A proposta brasileira de uma taxonomia sustentável — instrumento essencial para orientar financiamentos verdes — inclui critérios para determinar quais atividades econômicas são elegíveis ao selo da sustentabilidade. Um dos pontos mais controversos é a exclusão automática de agrotóxicos listados em convenções internacionais como a de Estocolmo e Roterdã. Porém, a redação atual da proposta permite exceções para usos previstos na legislação brasileira, desde que tecnicamente justificados.
Essa cláusula de exceção é fundamental. As próprias convenções internacionais preveem usos restritos, controlados e autorizados mediante critérios técnicos, como no caso da sulfluramida, autorizada no Brasil para o controle de formigas cortadeiras em florestas comerciais e projetos de restauração. Ignorar essas exceções criaria insegurança jurídica, desconsideraria a realidade fitossanitária do país e comprometeria práticas reconhecidamente sustentáveis.
Aplicação aérea: menos impacto do que se imagina
Em paralelo, a aplicação aérea — seja por avião ou drone — tem sido injustamente demonizada como mais perigosa ao meio ambiente. No entanto, a ciência demonstra o contrário.

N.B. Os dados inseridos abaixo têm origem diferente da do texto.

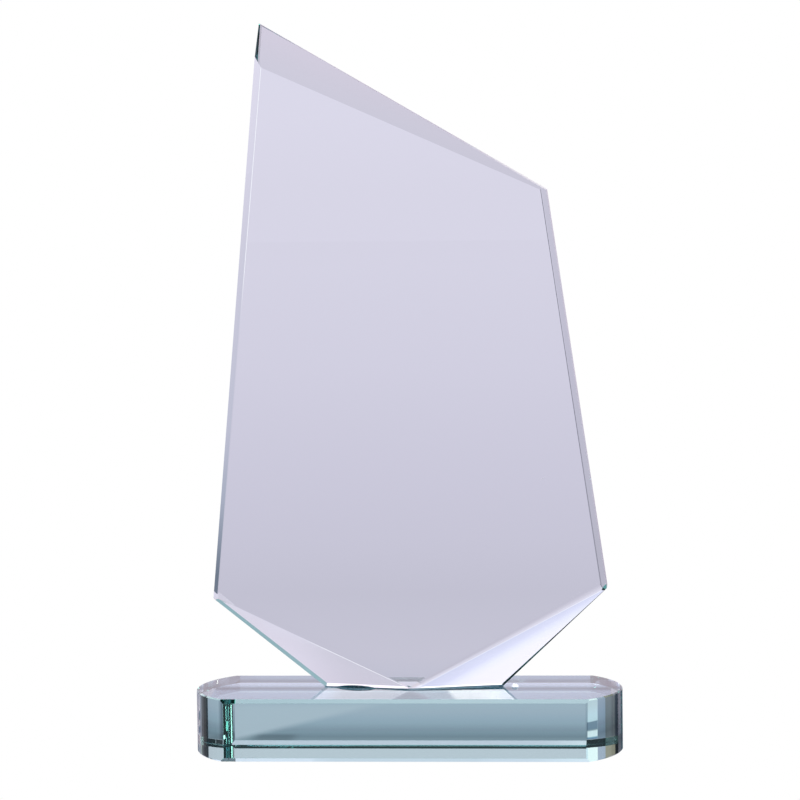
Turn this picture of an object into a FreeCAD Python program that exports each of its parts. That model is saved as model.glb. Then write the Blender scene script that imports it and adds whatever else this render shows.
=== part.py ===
import FreeCAD, Part

import math
import os

# Glass award: a faceted pointed plaque of 10 mm float glass, bonded upright on
# a 20 mm glass plinth with a thin film of clear UV-cured adhesive.
#
# Frame: origin at the centre of the plinth's underside. +X to the viewer's
# right, the engraving side of the plaque faces -Y, +Z up. Millimetres and degrees.

V = FreeCAD.Vector
FRONT, BACK = -1, 1   # sign of y on each side

# Plinth: a bar of polished plate with bowed ends
BASE_W = 137.0        # overall width across the bowed ends
BASE_D = 50.0
BASE_H = 20.0
BASE_END_SAG = 11.0   # how far each bowed end stands out from its corners
BASE_END_ARRIS = 0.4  # fine chamfer round the bowed ends, top and bottom
TOP_BEVEL_H = 1.2     # bevel on the long top edges, height on the upright face
TOP_BEVEL_TILT = 48.0    # its angle from the upright face
BOTTOM_BEVEL_H = 1.35    # 45 degree bevel on the long bottom edges

# Adhesive film between the plinth and the plaque
FILM_T = 0.3
FOOT_Z = BASE_H + FILM_T  # underside of the plaque

# Plaque: corners of the outline in the XZ plane
PLAQUE_T = 10.0
PEAK = (-45.45, 233.0)
SHOULDER = (45.55, 179.60)
RIGHT_CORNER = (63.80, 52.60)
FOOT_RIGHT = (30.20, FOOT_Z)
FOOT_LEFT = (-27.40, FOOT_Z)
LEFT_CORNER = (-62.35, 49.60)
# Clockwise from the peak, seen from the front
OUTLINE = [PEAK, SHOULDER, RIGHT_CORNER, FOOT_RIGHT, FOOT_LEFT, LEFT_CORNER]
INSIDE = (0.0, 120.0)     # a point well inside the outline

# Front facets: each starts on the front face along the line start-end (x, z)
# and drops away from the face at the tilt.
FACETS_MEET = (0.90, FOOT_Z)  # where the two lower facets meet at the foot
FRONT_FACETS = [
    # start, end, tilt
    ((-44.25, 219.10), (44.60, 179.35), 25.0),   # top
    ((-59.51, 48.97), FACETS_MEET, 26.0),        # lower left
    (FACETS_MEET, (61.49, 52.75), 23.5),         # lower right
    ((-44.40, 219.10), (-60.60, 52.50), 25.0),   # left side
    ((43.95, 179.00), (62.05, 52.70), 25.0),     # right side
]

# Back bevels: one along each side of the outline
BACK_BEVELS = [
    # start, end, width across the back face, tilt from the back face
    (LEFT_CORNER, PEAK, 0.5, 45.0),
    (PEAK, SHOULDER, 1.0, 45.0),
    (SHOULDER, RIGHT_CORNER, 0.6, 45.0),
    (RIGHT_CORNER, FOOT_RIGHT, 1.5, 45.0),
    (FOOT_LEFT, LEFT_CORNER, 1.6, 27.0),
    (FOOT_RIGHT, FOOT_LEFT, 1.3, 25.0),
]

# Bead of adhesive squeezed out under the lower left facet
BEAD_X0, BEAD_X1 = -24.0, -10.3  # its ends along the foot's front edge
BEAD_R = 0.95                    # radius at its middle
BEAD_END_R = 0.36                # radius at its blunt ends

# Stray droplet of adhesive on the plinth, a spherical dome
DROP_X, DROP_Y = 34.0, 1.2
DROP_R = 1.25                    # footprint radius
DROP_H = 1.05

# Small round voids through the film: x, y, radius
BUBBLES = [(-6.3, -2.55, 0.34), (-4.6, -2.75, 0.22), (-2.9, -3.1, 0.28),
           (3.4, 2.2, 0.18), (12.6, 0.9, 0.15), (-14.0, 2.9, 0.16)]

CLIP_SIZE = 700.0  # side of the cutting box, larger than any piece


def clip(solid, point, normal):
    """Keep the part of a solid that lies behind a plane."""
    box = Part.makeBox(CLIP_SIZE, CLIP_SIZE, CLIP_SIZE,
                       V(-CLIP_SIZE / 2, -CLIP_SIZE / 2, 0))
    turn = FreeCAD.Rotation(V(0, 0, 1), V(*normal).normalize())
    box.Placement = FreeCAD.Placement(V(*point), turn)
    return solid.cut(box)


def clip_below_plinth_top(solid):
    return clip(solid, (0, 0, BASE_H), (0, 0, -1))


def outward(start, end):
    """Unit normal of the line start-end in the XZ plane, away from INSIDE."""
    dx, dz = end[0] - start[0], end[1] - start[1]
    length = math.hypot(dx, dz)
    nx, nz = dz / length, -dx / length
    if (INSIDE[0] - start[0]) * nx + (INSIDE[1] - start[1]) * nz > 0:
        nx, nz = -nx, -nz
    return nx, nz


def grind(slab, side, start, end, tilt, inset=0.0):
    """Grind a plane that leaves the front or back face at the tilt, along the
    line start-end moved inwards by the inset."""
    nx, nz = outward(start, end)
    sin_tilt = math.sin(math.radians(tilt))
    cos_tilt = math.cos(math.radians(tilt))
    point = (start[0] - nx * inset, side * PLAQUE_T / 2, start[1] - nz * inset)
    return clip(slab, point, (nx * sin_tilt, side * cos_tilt, nz * sin_tilt))


def make_plaque():
    corners = [V(x, -PLAQUE_T / 2, z) for x, z in OUTLINE]
    face = Part.Face(Part.makePolygon(corners + [corners[0]]))
    slab = face.extrude(V(0, PLAQUE_T, 0))
    for start, end, tilt in FRONT_FACETS:
        slab = grind(slab, FRONT, start, end, tilt)
    for start, end, width, tilt in BACK_BEVELS:
        slab = grind(slab, BACK, start, end, tilt, inset=width)
    return slab.Solids[0]


def make_base():
    corner_x = BASE_W / 2 - BASE_END_SAG
    corner_y = BASE_D / 2
    front_left, front_right = V(-corner_x, -corner_y, 0), V(corner_x, -corner_y, 0)
    back_left, back_right = V(-corner_x, corner_y, 0), V(corner_x, corner_y, 0)
    outline = Part.Wire([
        Part.makeLine(front_left, front_right),
        Part.Arc(front_right, V(BASE_W / 2, 0, 0), back_right).toShape(),
        Part.makeLine(back_right, back_left),
        Part.Arc(back_left, V(-BASE_W / 2, 0, 0), front_left).toShape()])
    bar = Part.Face(outline).extrude(V(0, 0, BASE_H))
    end_edges = [e for e in bar.Edges if isinstance(e.Curve, Part.Circle)]
    bar = bar.makeChamfer(BASE_END_ARRIS, end_edges)
    tilt = math.radians(TOP_BEVEL_TILT)
    for side in (FRONT, BACK):
        bar = clip(bar, (0, side * corner_y, BASE_H - TOP_BEVEL_H),
                   (0, side * math.cos(tilt), math.sin(tilt)))
        bar = clip(bar, (0, side * corner_y, BOTTOM_BEVEL_H), (0, side, -1))
    return bar.Solids[0]


def make_bead(foot, plaque, base):
    """Blunt spindle along the foot's front left edge, trimmed to the glass."""
    corners = [vertex.Point for vertex in foot.Vertexes]
    # Two corners share the lowest x; the y term picks the front one
    left = min(corners, key=lambda p: p.x + 0.2 * p.y)
    front = min(corners, key=lambda p: p.y)

    def on_edge(x):
        along = (x - left.x) / (front.x - left.x)
        return V(x, left.y + along * (front.y - left.y), BASE_H)

    start = on_edge(BEAD_X0)
    axis = on_edge(BEAD_X1).sub(start)
    length = axis.Length
    # Half profile on the X axis, bounded by a flat arc
    start_rim, end_rim = V(0, BEAD_END_R, 0), V(length, BEAD_END_R, 0)
    profile = Part.Wire([
        Part.makeLine(V(0, 0, 0), start_rim),
        Part.Arc(start_rim, V(length / 2, BEAD_R, 0), end_rim).toShape(),
        Part.makeLine(end_rim, V(length, 0, 0)),
        Part.makeLine(V(length, 0, 0), V(0, 0, 0))])
    spindle = Part.Face(profile).revolve(V(0, 0, 0), V(1, 0, 0), 360).Solids[0]
    heading = math.degrees(math.atan2(axis.y, axis.x))
    spindle.Placement = FreeCAD.Placement(start, FreeCAD.Rotation(V(0, 0, 1), heading))
    return clip_below_plinth_top(spindle.cut(base).cut(plaque))


def make_film(plaque, base):
    """Film under the plaque's flat underside, with its voids and the bead."""
    foot = min(plaque.Faces, key=lambda f: f.BoundBox.ZMax)
    film = foot.extrude(V(0, 0, -FILM_T))
    for x, y, radius in BUBBLES:
        # One film thickness to spare above and below
        film = film.cut(Part.makeCylinder(radius, FILM_T * 3, V(x, y, BASE_H - FILM_T)))
    film = film.fuse(make_bead(foot, plaque, base)).removeSplitter()
    return max(film.Solids, key=lambda s: s.Volume)


def make_droplet():
    # Sphere whose cap has the given footprint and height
    radius = (DROP_R ** 2 + DROP_H ** 2) / (2 * DROP_H)
    ball = Part.makeSphere(radius, V(DROP_X, DROP_Y, BASE_H + DROP_H - radius))
    return clip_below_plinth_top(ball).Solids[0]


def main():
    os.makedirs("parts", exist_ok=True)
    plaque = make_plaque()
    base = make_base()
    pieces = {
        "crystal_base": base,
        "crystal_plaque": plaque,
        "adhesive_film": make_film(plaque, base),
        "adhesive_droplet": make_droplet(),
    }
    for name, shape in pieces.items():
        shape.exportStep(os.path.join("parts", name + ".step"))


main()
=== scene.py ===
"""A faceted glass plaque glued upright on a bow-ended glass plinth.

Metres, +Z up. The plinth stands on z = 0 with its length along x and the
plaque's front faces -y, towards the camera. Visible adhesive: the film under
the plaque's foot, banks along its front edges and one stray droplet.
"""
import math

import bmesh
import bpy
from mathutils import Matrix, Vector


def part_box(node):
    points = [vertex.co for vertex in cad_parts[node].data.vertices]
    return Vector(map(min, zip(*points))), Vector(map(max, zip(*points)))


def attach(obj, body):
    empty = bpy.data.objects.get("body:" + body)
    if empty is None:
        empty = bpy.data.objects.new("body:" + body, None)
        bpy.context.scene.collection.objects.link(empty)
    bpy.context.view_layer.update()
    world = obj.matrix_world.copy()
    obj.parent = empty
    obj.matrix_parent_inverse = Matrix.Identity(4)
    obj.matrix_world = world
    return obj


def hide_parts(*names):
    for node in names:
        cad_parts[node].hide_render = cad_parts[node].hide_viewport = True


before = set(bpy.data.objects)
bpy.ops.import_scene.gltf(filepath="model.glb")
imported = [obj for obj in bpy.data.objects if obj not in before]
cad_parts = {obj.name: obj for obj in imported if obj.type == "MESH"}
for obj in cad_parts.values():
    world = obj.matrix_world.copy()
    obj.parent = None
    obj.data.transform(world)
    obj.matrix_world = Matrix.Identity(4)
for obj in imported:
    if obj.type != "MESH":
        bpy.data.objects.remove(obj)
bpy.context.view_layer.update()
scene = bpy.context.scene

MM = 0.001
UP = Vector((0, 0, 1))
WHITE = (1, 1, 1, 1)
BLACK = (0.0, 0.0, 0.0)

# half length, half width and height of the plinth
HX, HY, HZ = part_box("crystal_base")[1]

# adhesive sizes that the glass materials also use
GAP = 0.02 * MM                     # keeps the adhesive clear of both glass faces
FILM_MID = 0.15 * MM                # the film's middle, above the plinth's top
BEAD_X = (-24.0 * MM, -10.3 * MM)   # where the bead starts and ends
BEAD_R = 0.95 * MM
BEAD_TAPER = 0.75                   # power that shapes the bead's thin ends


# ------------------------------------------------------------------ mesh helpers
def as_object(bm, name):
    bmesh.ops.recalc_face_normals(bm, faces=bm.faces)
    mesh = bpy.data.meshes.new(name)
    bm.to_mesh(mesh)
    bm.free()
    obj = bpy.data.objects.new(name, mesh)
    scene.collection.objects.link(obj)
    return obj


def dissolve_flat(bm, degrees):
    """Weld the mesh and join faces that lie in one plane."""
    bmesh.ops.remove_doubles(bm, verts=bm.verts, dist=2e-6)
    bmesh.ops.dissolve_limit(bm, angle_limit=math.radians(degrees), verts=bm.verts,
                             edges=bm.edges, use_dissolve_boundaries=False)
    bmesh.ops.recalc_face_normals(bm, faces=bm.faces)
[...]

Estudos recentes utilizando sensores térmicos, túneis de vento e adjuvantes naturais, como alginato de sódio, mostram que os riscos de deriva (dispersão indesejada do produto) podem ser reduzidos a níveis desprezíveis. Equipamentos modernos com bicos antideriva e sistemas de controle digital garantem precisão, menor volume aplicado e menor exposição do operador.
Em termos comparativos, a aplicação aérea supera métodos terrestres (como costal ou tratorizada) em:
- Uniformidade da pulverização;
- Redução de impacto físico no solo;
- Menor pegada de carbono por hectare tratado;
- Menor exposição humana direta ao defensivo.

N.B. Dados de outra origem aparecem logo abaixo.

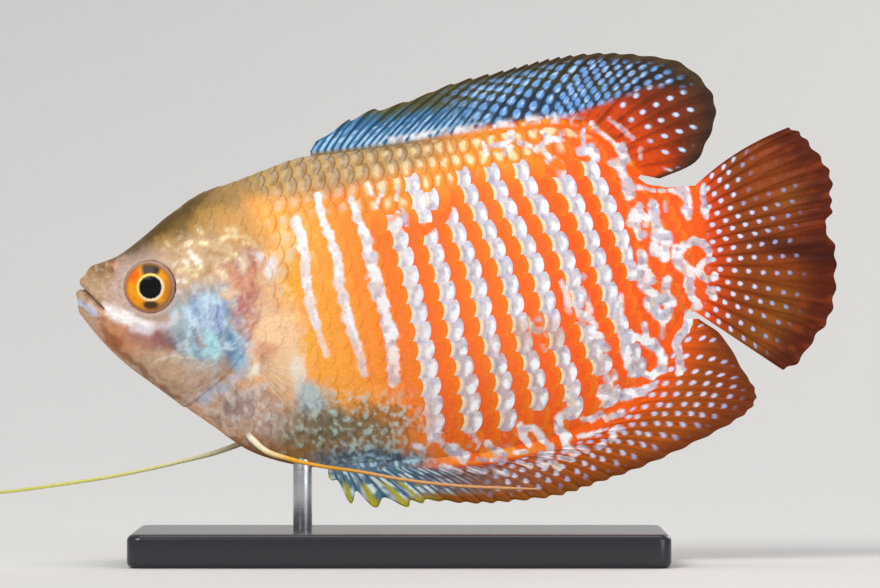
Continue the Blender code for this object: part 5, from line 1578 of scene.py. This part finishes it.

Modelos internacionais como os adotados pela Alemanha (BBA) oferecem classificações de redução de deriva (50%, 75%, 90%) com base em evidências empíricas e testes rigorosos — uma metodologia que poderia inspirar a regulação brasileira.

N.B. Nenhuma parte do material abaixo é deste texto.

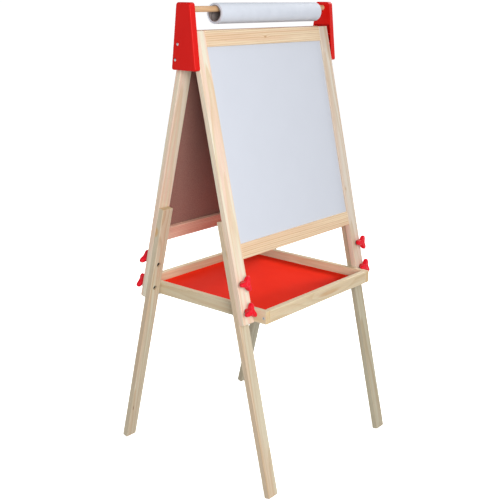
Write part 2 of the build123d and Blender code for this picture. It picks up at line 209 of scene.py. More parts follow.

Sem mitos: sustentabilidade com base em evidência
A sustentabilidade não se constrói com proibições simplistas, mas com escolhas técnicas, ciência aplicada e reconhecimento da complexidade dos sistemas agroecológicos. Eliminar completamente o uso de defensivos listados em convenções internacionais — mesmo quando autorizados por exceção — é negligenciar a ciência e o próprio texto dos tratados. Do mesmo modo, restringir a pulverização aérea por preconceito e não por evidência compromete a modernização responsável da agricultura.
É preciso avançar para uma agricultura tecnicamente robusta, ambientalmente responsável e juridicamente segura, onde o uso de defensivos siga o manejo integrado, o controle de deriva e a rastreabilidade — independentemente do meio de aplicação.
O que está em jogo
- A credibilidade científica da Taxonomia Nacional Sustentável;
- A viabilidade de cadeias produtivas sustentáveis, como reflorestamento e ILPF;
- A capacidade do Brasil de liderar com responsabilidade a produção de alimentos com base na ciência tropical.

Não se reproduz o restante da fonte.